L'ancien ministre de la Justice de l'administration Bush, John Ashcroft, pourra être poursuivi pour la détention abusive d'un témoin potentiel dans le cadre des enquêtes sur les attentats du 11-Septembre, a estimé vendredi une cour d'appel fédérale américaine.

Une cour d'appel de Seattle a confirmé un jugement de 2006 concernant Abdullah Al-Kidd, un Américain, arrêté en 2003 et détenu pendant 13 mois dans des prisons de haute sécurité pour être utilisé comme témoin dans le procès d'un suspect, Sami Omar Al Hussayen.

Interpellé le 16 mars 2003 à l'aéroport de Dulles à Washington alors qu'il s'apprêtait à prendre un avion pour l'Arabie Saoudite, Abdullah Al-Kidd faisait déjà l'objet d'une surveillance du FBI, avec lequel il coopérait.

Il a finalement été relâché sans aucune charge contre lui et n'a jamais été appelé à témoigner dans le procès de Sami Omar Al Hussayen.

Abdullah Al-Kidd a ensuite affirmé que ses candidatures auprès de plusieurs employeurs potentiels sont restées vaines car son casier judiciaire n'était pas vierge.

Sa plainte contestait l'utilisation d'une loi promulguée après les attentats du 11 septembre 2001 à l'initiative du ministre de la Justice d'alors, John Ashcroft, qui permettait de détenir d'éventuels témoins de façon préventive.

«La détention de délinquants, de criminels et de témoins est vitale pour prévenir, arrêter ou retarder de nouvelles attaques», avait déclaré à l'époque l'ancien ministre lors d'une conférence de presse.

John Ashcroft réclamait l'immunité dans cette affaire.

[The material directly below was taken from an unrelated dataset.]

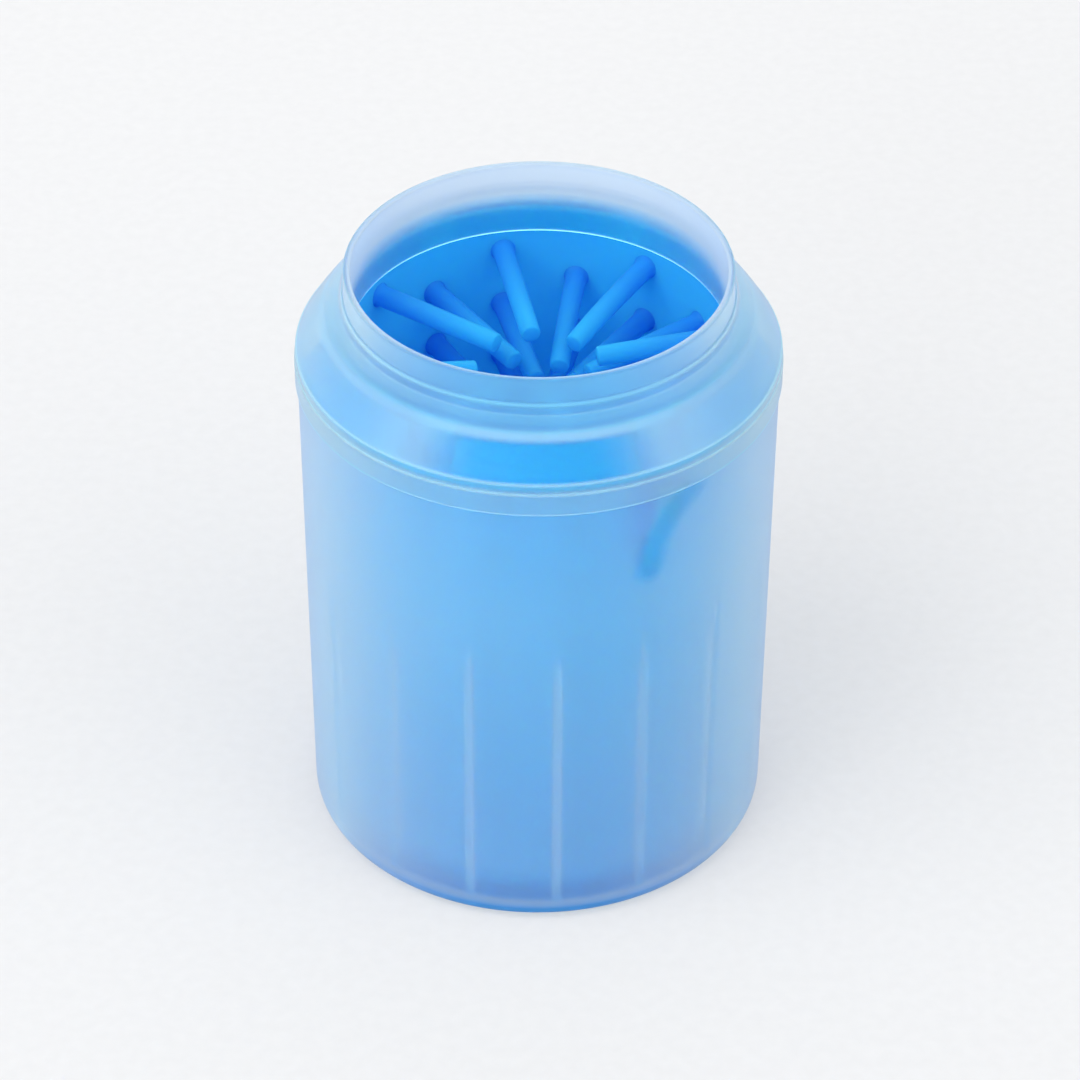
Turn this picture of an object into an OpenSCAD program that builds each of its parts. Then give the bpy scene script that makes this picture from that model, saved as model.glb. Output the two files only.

«Les auteurs de notre Constitution auraient désapprouvé le fait qu'un citoyen américain soit arrêté et détenu, alors qu'il n'est que témoin», écrit le juge Milan Smith dans son arrêt.

«Malheureusement (...) certains assurent avec vigueur que le gouvernement a le pouvoir d'arrêter, de détenir des citoyens américains pendant des mois, parfois dans des conditions précaires, non pas parce qu'il est prouvé qu'ils ont commis un crime, mais uniquement parce que le gouvernement tente de savoir s'ils se sont rendus coupables», poursuit le juge.

L'organisation de défense des libertés civiles, l'ACLU, partie civile dans le procès, s'est félicitée de cette décision.

«La cour a très clairement dit aujourd'hui que l'usage par l'ancien ministre de la Justice Ashcroft de la loi sur les témoins contrevient à la Constitution», a estimé Lee Gelernt, un responsable de l'organisation dans un communiqué.

«Quel que soit votre rang ou votre titre, vous ne pouvez échapper à votre responsabilité, si vous avez personnellement été à l'origine et appliqué une politique qui viole délibérément la loi», conclut M. Gelernt.